Here’s looking at you, fellow!

Humans and monkeys are experts in face recognition making them even more akin than previously thought

February 26, 2009

Already Charles Darwin investigated facial expressions of monkeys in order to find out how closely related humans and monkeys really are. Scientists at the Max Planck Institute for Biological Cybernetics have now shown that rhesus monkeys and humans employ the same strategies to process faces of conspecifics: both species look first at the eyes of conspecifics, whereas for non-conspecific faces they let their gaze wander over the whole face. This means that for both species during evolution the same perceptual mechanisms have developed in the brain. It must have therefore been adventitious also for our next of kin to process faces of conspecifics with a dedicated perceptual strategy. (Current Biology, February 26th, 2009)

In the study, faces of the two species were shown to both monkey and human observers while their eye movements were being recorded. The faces were presented both "normally" and upside-down. It is a well-known effect in perceptual psychology that upside-down faces are hard to recognize as the usual face processing mechanisms cease to work. In addition, we know that gaze is attracted to the eyes for "normally" shown faces. These two facts can therefore be used to uncover different processing strategies: many fixations on an eye region are a tell-tale sign of "normal" face processing.
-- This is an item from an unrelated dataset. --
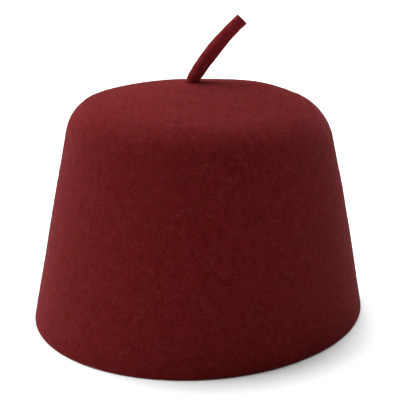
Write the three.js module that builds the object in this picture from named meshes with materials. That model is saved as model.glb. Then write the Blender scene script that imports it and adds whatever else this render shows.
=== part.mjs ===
// A plain felt fez, in millimetres, +Z up. The crown is one hollow piece of moulded wool felt: oval,
// tapered, with a round shoulder and a slightly domed, uneven top, open below. Its cut edge lies on z = 0
// round the origin, and the oval's long way runs along Y. A short stalk of rolled felt stands up through
// a hole near the middle of the top, leans over towards +X and +Y, and has a flat round root inside.

import * as THREE from 'three';

// Crown: driving dimensions
const feltThickness = 2.5;
const rimRadius = 94;            // outside of the cut edge, the oval's mean
const domeHeight = 127.9;        // the smooth dome's highest point
const domeRadius = 212;          // of the top, seen from the side
const shoulderRadius = 23.3;     // of the round shoulder between top and side
const sideTaper = degrees(11.8); // from vertical
const ovality = 0.046;           // the rim is longer along Y, and shorter along X, by this share
const ovalityLostAtTop = 0.2;    // the share of it that is gone at the top

// The top isn't level. It falls away towards the side that the stalk leans to.
const leanAzimuth = degrees(45); // from +X towards +Y
const topFall = degrees(3);

// Soft rises and dips of the top: where each one's middle is, along the way the stalk leans and across.
const softRises = [
  { name: 'beyond the stalk', along: 36, across: 0, reach: 31.5, height: 5.8 },
  { name: 'round the stalk', along: -4.1, across: 0, reach: 14, height: 1.1 },
  { name: 'dip behind the stalk', along: -44, across: 22, reach: 22, height: -0.8 },
];

// Soft swellings of the side: where each one's middle is, round from the way the stalk leans and up
// from the rim, and how far it reaches both ways.
const softSwellings = [
  { name: 'below the rise', round: 0, height: 67.5, reachRound: degrees(40), reachUp: 45, out: 1.55 },
];
const rimHeld = 20;              // height over which a swelling dies out towards the cut edge

// Stalk: driving dimensions
const stalkAlong = -4.1;         // its foot, from the crown's axis towards the way it leans
const stalkGap = 0.4;            // all round it in its hole
const rootRadius = 9;
const rootThickness = 2;
const rootGap = 1.25;            // below the felt of the top, at the stalk

// How far the stalk has leaned over from vertical, and how thick it is, at each length above the
// outside of the crown. The last row is its cut end, and the cut isn't quite square to it.
const stalkSections = [
  { length: 0, lean: degrees(0), radius: 3.45 },
  { length: 2.5, lean: degrees(32.5), radius: 3.5 },
  { length: 9, lean: degrees(34.5), radius: 3.8 },
  { length: 26, lean: degrees(40.2), radius: 3.9 },
  { length: 38.5, lean: degrees(45.5), radius: 3.4 },
  { length: 43.1, lean: degrees(50), radius: 3.55 },
];
const cutSlant = degrees(-6);
const holeRadius = stalkSections[0].radius + stalkGap;

// Facets
const crownSides = 72;
const sideSteps = 5;
const shoulderSteps = 7;
const domeSteps = 7;
const stalkSides = 18;
const stalkStep = 2.5;           // between its sections

const felt = { color: 0x5f1a1b, roughness: 0.95, metalness: 0 };

function degrees(angle) {
  return THREE.MathUtils.degToRad(angle);
}

// Directions along and across the way the stalk leans
const alongAxis = new THREE.Vector3(Math.cos(leanAzimuth), Math.sin(leanAzimuth), 0);
const acrossAxis = new THREE.Vector3(-Math.sin(leanAzimuth), Math.cos(leanAzimuth), 0);
const up = new THREE.Vector3(0, 0, 1);

// A closed mesh over rings of points. Each ring has the same number of points, in turn round the
// piece. The rings either close on each other, or end in a flat cap over the first and the last.
function skin(rings, closesOnItself) {
  const sides = rings[0].length;
  const points = rings.flat();
  const triangles = [];
  const joins = closesOnItself ? rings.length : rings.length - 1;
  for (let ring = 0; ring < joins; ring += 1) {
    const here = ring * sides;
    const next = ((ring + 1) % rings.length) * sides;
    for (let side = 0; side < sides; side += 1) {
      const turn = (side + 1) % sides;
      triangles.push(here + side, next + side, next + turn);
      triangles.push(here + side, next + turn, here + turn);
    }
  }
  if (!closesOnItself) {
    const last = (rings.length - 1) * sides;
    const firstMiddle = points.push(middleOf(rings[0])) - 1;
    const lastMiddle = points.push(middleOf(rings[rings.length - 1])) - 1;
    for (let side = 0; side < sides; side += 1) {
      const turn = (side + 1) % sides;
      triangles.push(firstMiddle, side, turn);
      triangles.push(lastMiddle, last + turn, last + side);
    }
  }
  const geometry = new THREE.BufferGeometry().setFromPoints(points);
  geometry.setIndex(triangles);
  geometry.computeVertexNormals();
  return geometry;
}

function middleOf(ring) {
  const sum = new THREE.Vector3();
  ring.forEach((point) => sum.add(point));
  return sum.divideScalar(ring.length);
}

// The crown's section: a straight side, the shoulder's arc and the dome's arc, each tangent to the next.
// The section of the inside has the same arc centres, with the felt's thickness off each radius.
function crownSection(inset) {
  const sin = Math.sin(sideTaper);
  const cos = Math.cos(sideTaper);
  const domeCentre = domeHeight - domeRadius;

  // The shoulder's centre lies its radius inside the side, and touches the dome from within:
  // centreR cos + centreZ sin = reach, and centreR^2 + (centreZ - domeCentre)^2 = apart^2.
  const reach = rimRadius * cos - shoulderRadius;
  const apart = domeRadius - shoulderRadius;
  const a = 1 / (cos * cos);
  const b = -2 * ((reach * sin) / (cos * cos) + domeCentre);
  const c = (reach / cos) ** 2 + domeCentre ** 2 - apart ** 2;
  const centreZ = (-b + Math.sqrt(b * b - 4 * a * c)) / (2 * a);
  const centreR = (reach - centreZ * sin) / cos;

  const shoulderR = shoulderRadius - inset;
  const domeR = domeRadius - inset;
  const join = Math.atan2(centreZ - domeCentre, centreR);
  const hole = Math.acos(holeRadius / domeR);
  const sideFoot = { r: rimRadius - inset / cos, z: 0 };
  const sideTop = { r: centreR + shoulderR * cos, z: centreZ + shoulderR * sin };

  const section = [];
  for (let step = 0; step < domeSteps; step += 1) {
    const angle = THREE.MathUtils.lerp(hole, join, step / domeSteps);
    section.push({ r: domeR * Math.cos(angle), z: domeCentre + domeR * Math.sin(angle) });
  }
  for (let step = 0; step < shoulderSteps; step += 1) {
    const angle = THREE.MathUtils.lerp(join, sideTaper, step / shoulderSteps);
    section.push({ r: centreR + shoulderR * Math.cos(angle), z: centreZ + shoulderR * Math.sin(angle) });
  }
  for (let step = 0; step <= sideSteps; step += 1) {
    const share = step / sideSteps;
    section.push({
      r: THREE.MathUtils.lerp(sideTop.r, sideFoot.r, share),
      z: THREE.MathUtils.lerp(sideTop.z, sideFoot.z, share),
    });
  }
  return section;
}

// Moves a point of the smooth dome up or down to the real, uneven top. The cut edge stays where it is.
function settle(x, y, z) {
  const share = z / domeHeight;
  const along = x * alongAxis.x + y * alongAxis.y;
  const across = x * acrossAxis.x + y * acrossAxis.y;
  let lift = -Math.tan(topFall) * along;
  for (const rise of softRises) {
    const away = Math.hypot(along - rise.along, across - rise.across) / rise.reach;
    lift += rise.height * Math.exp(-away * away);
  }
  return new THREE.Vector3(x, y, z + share * lift);
}

// How far the side stands out from the smooth crown there.
function swell(turn, z) {
  let out = 0;
  for (const swelling of softSwellings) {
    const off = turn - leanAzimuth - swelling.round;
    const round = Math.atan2(Math.sin(off), Math.cos(off)) / swelling.reachRound;
    const upward = (z - swelling.height) / swelling.reachUp;
    out += swelling.out * Math.exp(-round * round - upward * upward);
  }
  return out * Math.min(z / rimHeld, 1);
}

// One ring of the crown. Towards the middle of the top the rings turn from ovals round the crown's
// axis to circles round the stalk's hole.
function crownRing({ r, z }) {
  const pull = ((rimRadius - r) / (rimRadius - holeRadius)) ** 2;
  const oval = ovality * (1 - (ovalityLostAtTop * z) / domeHeight) * (1 - pull);
  const middle = alongAxis.clone().multiplyScalar(stalkAlong * pull);
  const ring = [];
  for (let side = 0; side < crownSides; side += 1) {
    const turn = (side / crownSides) * 2 * Math.PI;
    const radius = r * (1 - oval * Math.cos(2 * turn)) + swell(turn, z) * (1 - pull);
    ring.push(settle(middle.x + radius * Math.cos(turn), middle.y + radius * Math.sin(turn), z));
  }
  return ring;
}

function makeCrown() {
  const outside = crownSection(0);
  const inside = crownSection(feltThickness);
  const rings = [...outside, ...inside.reverse()].map(crownRing);
  return skin(rings, true);
}

// One section of the stalk, a circle square to the way that the stalk points there.
function stalkRing(middle, lean, radius) {
  const sideways = alongAxis.clone().multiplyScalar(Math.cos(lean)).addScaledVector(up, -Math.sin(lean));
  const ring = [];
  for (let side = 0; side < stalkSides; side += 1) {
    const turn = (side / stalkSides) * 2 * Math.PI;
    const point = middle.clone();
    point.addScaledVector(sideways, radius * Math.cos(turn));
    point.addScaledVector(acrossAxis, radius * Math.sin(turn));
    ring.push(point);
  }
  return ring;
}

// What a column of the stalk's table says at a length between its rows.
function stalkAt(length, column) {
  let row = 1;
  while (row < stalkSections.length - 1 && stalkSections[row].length < length) row += 1;
  const above = stalkSections[row];
  const below = stalkSections[row - 1];
  const share = (length - below.length) / (above.length - below.length);
  return THREE.MathUtils.lerp(below[column], above[column], share);
}

function makeStalk() {
  const foot = alongAxis.clone().multiplyScalar(stalkAlong);
  const top = settle(foot.x, foot.y, domeHeight);
  const rootTop = top.z - feltThickness - rootGap;
  const rootBottom = rootTop - rootThickness;
  const neckRadius = stalkSections[0].radius;

  const rings = [
    stalkRing(foot.clone().setZ(rootBottom), 0, rootRadius),
    stalkRing(foot.clone().setZ(rootTop), 0, rootRadius),
    stalkRing(foot.clone().setZ(rootTop), 0, neckRadius),
    stalkRing(top, 0, neckRadius),
  ];
  const wholeLength = stalkSections[stalkSections.length - 1].length;
  const stretches = Math.round(wholeLength / stalkStep);
  const stretch = wholeLength / stretches;
  const middle = top.clone();
  for (let step = 1; step <= stretches; step += 1) {
    const halfway = stalkAt((step - 0.5) * stretch, 'lean');
    middle.addScaledVector(alongAxis, stretch * Math.sin(halfway));
    middle.addScaledVector(up, stretch * Math.cos(halfway));
    const lean = stalkAt(step * stretch, 'lean') + (step === stretches ? cutSlant : 0);
    rings.push(stalkRing(middle, lean, stalkAt(step * stretch, 'radius')));
  }
  return skin(rings.reverse(), false);
}

function addPiece(group, name, geometry) {
  const piece = new THREE.Mesh(geometry, new THREE.MeshStandardMaterial(felt));
  piece.name = name;
  group.add(piece);
}

const fez = new THREE.Group();
addPiece(fez, 'crown', makeCrown());
addPiece(fez, 'stalk', makeStalk());

export default fez;
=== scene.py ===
"""The looks of a plain felt fez: its crown as fine moulded felt, its rolled stalk and its loose fibres, with
painted shade and highlights among the fibres.
"""

import math

import bpy
import numpy as np
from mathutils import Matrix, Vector, noise


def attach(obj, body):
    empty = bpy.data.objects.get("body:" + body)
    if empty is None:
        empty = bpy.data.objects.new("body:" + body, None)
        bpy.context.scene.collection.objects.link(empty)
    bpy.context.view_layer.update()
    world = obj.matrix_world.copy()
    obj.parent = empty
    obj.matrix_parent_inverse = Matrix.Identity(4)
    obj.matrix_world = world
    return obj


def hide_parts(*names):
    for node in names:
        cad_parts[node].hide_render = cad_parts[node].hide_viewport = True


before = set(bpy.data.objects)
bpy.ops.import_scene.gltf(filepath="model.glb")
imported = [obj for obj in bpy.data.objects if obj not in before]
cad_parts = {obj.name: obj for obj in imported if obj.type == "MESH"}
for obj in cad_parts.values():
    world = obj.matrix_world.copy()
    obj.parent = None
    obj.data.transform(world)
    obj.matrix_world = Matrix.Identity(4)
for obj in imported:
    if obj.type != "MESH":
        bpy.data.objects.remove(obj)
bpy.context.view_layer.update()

MM = 0.001
scene = bpy.context.scene

# ---------------------------------------------------------------- the hat's driving sizes, as in its frame

FELT = 2.5 * MM
RIM_RADIUS = 94 * MM
DOME_HEIGHT = 127.9 * MM
DOME_RADIUS = 212 * MM
SHOULDER_RADIUS = 23.3 * MM
SIDE_TAPER = math.radians(11.8)
OVALITY = 0.046
OVALITY_LOST_AT_TOP = 0.2
LEAN_AZIMUTH = math.radians(45)
TOP_FALL = math.radians(3)
SOFT_RISES = [
    {"name": "beyond the stalk", "along": 36 * MM, "across": 0, "reach": 31.5 * MM, "height": 5.8 * MM},
    {"name": "round the stalk", "along": -4.1 * MM, "across": 0, "reach": 14 * MM, "height": 1.1 * MM},
    {"name": "dip behind it", "along": -44 * MM, "across": 22 * MM, "reach": 22 * MM, "height": -0.8 * MM},
]
SOFT_SWELLINGS = [
    {"name": "below the rise", "round": 0, "height": 67.5 * MM, "reach_round": math.radians(40),
     "reach_up": 45 * MM, "out": 1.55 * MM},
]
RIM_HELD = 20 * MM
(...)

The study has shown that this processing strategy in monkeys only holds for monkey faces, whereas in humans it only holds for human faces - even though the two species share rather similar facial features (eyes, nose, mouth). In addition, the recorded eye movements of both species were exactly the same for non-conspecific faces as for upside-down faces: in both cases fixations moved away from the eyes to other parts of the face.

Monkeys are therefore experts for monkey faces and humans experts for human faces. "The surprising finding is that in addition the perceptual strategies for processing conspecific faces are exactly the same. Humans and monkeys are therefore even more similar than previously thought," said Christoph Dahl, one of the two main authors of the study.